Studio's board will review the offer
Even as he moved to boost his stake in Lionsgate, Carl Icahn said Monday that he is not trying to take over the company but simply wants to exercise more influence over potential acquisitions such as MGM and the Miramax library.
If successful, Icahn’s unsolicited offer would raise his ownership stake from 19% to 29.9%, making him the largest shareholder. He and Lionsgate have been at loggerheads over the mini-major’s spending and acquisition of the TV Guide assets.
Responding to the move, Lionsgate said its board will review the offer and respond promptly, though it didn’t give a specific date. “Lionsgate noted that there is no need for shareholders to take any action at this time,” the company said.
Icahn announced Feb. 17 that he was willing to pay $6 a share for 13.16 million shares, or about $79 million. That’s a 10% premium over Lionsgate’s price, with shares unchanged at $5.45 in trading Monday.
Icahn’s offer also includes a condition that attempts to prevent Lionsgate from making an acquisition priced at more than $100 million.
Icahn’s filing for the offer with the Securities and Exchange Commission includes an extensive recap of contacts over the past year between Icahn and Lionsgate, mostly through vice chairman Michael Burns. Icahn disclosed that last May and June, Burns had discussed Icahn providing financing for an MGM acquisition since Icahn owned some of the MGM debt, but no deal was reached.
The filing also revealed that Icahn and Burns disagreed on the issue of the investor’s desire to gain seats on the 12-member board.
Icahn and his son Brett proposed recently that an Icahn rep join the board and sit on two new committees, one to reduce overhead spending and the other to evaluate spending on production. Icahn also said that he wanted equal status with Mark Rachesky, a former Icahn associate who owns nearly 20% of Lionsgate and sits on the board’s strategic committee.
Icahn also said in the discussions that Lionsgate should obtain approval from at least 40% of shareholders before making any acquisition valued more than $200 million.
According to the filing, Burns told Carl and Brett Icahn that the company was investigating moving its corporate headquarters from Canada. Under Canadian law, eight of Lionsgate’s 12 board members must be Canadian.
If Icahn’s stake tops 20%, it would trigger the possibility of a default in Lionsgate’s senior revolving credit line and acceleration of payments. Icahn spent several months last year threatening a proxy fight but opted to back away by the time that Lionsgate held its annual shareholders meeting in September as shareholders elected all 12 nominees to its board.

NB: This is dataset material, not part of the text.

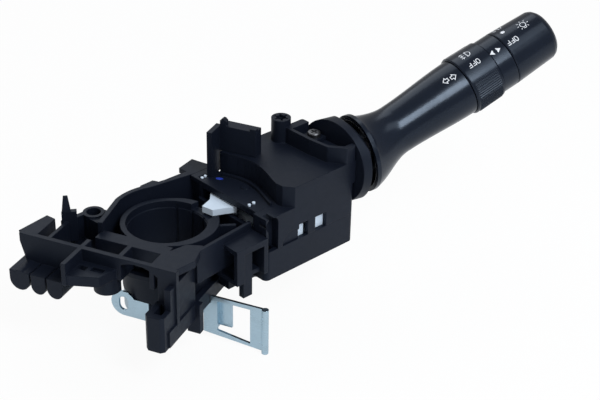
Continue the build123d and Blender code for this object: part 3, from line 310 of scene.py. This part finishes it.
def new_graph(name):
    material = bpy.data.materials.new(name)
    material.use_nodes = True
    return material, Graph(material.node_tree)


def moulded_black(name, colour):
    """Spark-textured black plastic: slow colour drift, fine grain and edges that catch the light."""
    material, g = new_graph(name)
    drift = g.noise(45.0, 3.0)
    fine = g.noise(2300.0, 2.0)
    scuff = g.noise(320.0, 4.0, roughness=0.7)
    tone = g.mix(drift * 0.8 + fine * 0.2, rgba(colour, 0.75), rgba(colour, 1.35))
    g.surface(Base_Color=tone, Roughness=0.46 + (scuff - 0.5) * 0.22 + (drift - 0.5) * 0.1,
              Normal=g.bump(0.16, 0.06 * MM, fine, edge=0.5 * MM),
              Specular_IOR_Level=0.19, Specular_Tint=COOL_SHEEN)
    return material


def smooth_black(name, colour):
    """The lever's satin black: nearly smooth, faint moulding waviness and hairline handling marks."""
    material, g = new_graph(name)
    drift = g.noise(60.0, 2.0)
    fine = g.noise(3800.0, 1.0)
    wear = g.noise(210.0, 5.0, roughness=0.65)
    tone = g.mix(drift, rgba(colour, 0.8), rgba(colour, 1.3))
    g.surface(Base_Color=tone, Roughness=0.21 + (wear - 0.5) * 0.12,
              Normal=g.bump(0.07, 0.03 * MM, fine + drift * 0.6, edge=0.3 * MM),
              Specular_IOR_Level=0.3, Specular_Tint=COOL_SHEEN)
    return material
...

Company — home to “Mad Men,” “Weeds” as well as the “Saw” and Tyler Perry franchises — reported last month a loss of nearly $66 million for its third quarter ended Dec. 31 from a 15% increase in revenue of $372 million. But that was an improvement over a loss of nearly $98 million in the same period a year ago.
Lionsgate also announced on Feb. 18 that it was seeking an OK from federal regulators to raise up to $750 million from the sale of securities. The mini-major — now in the second round of bidding for MGM and considering making an offer for the Miramax library — didn’t disclose how it will use the proceeds, but it indicated the funds would provide it with additional flexibility.
Lionsgate is one of six parties in the second round of bidding for MGM; the round isn’t expected to conclude for several more weeks. The value of the offers hasn’t been disclosed, but people close to the situation have indicated that MGM won’t accept a deal for under $2 billion.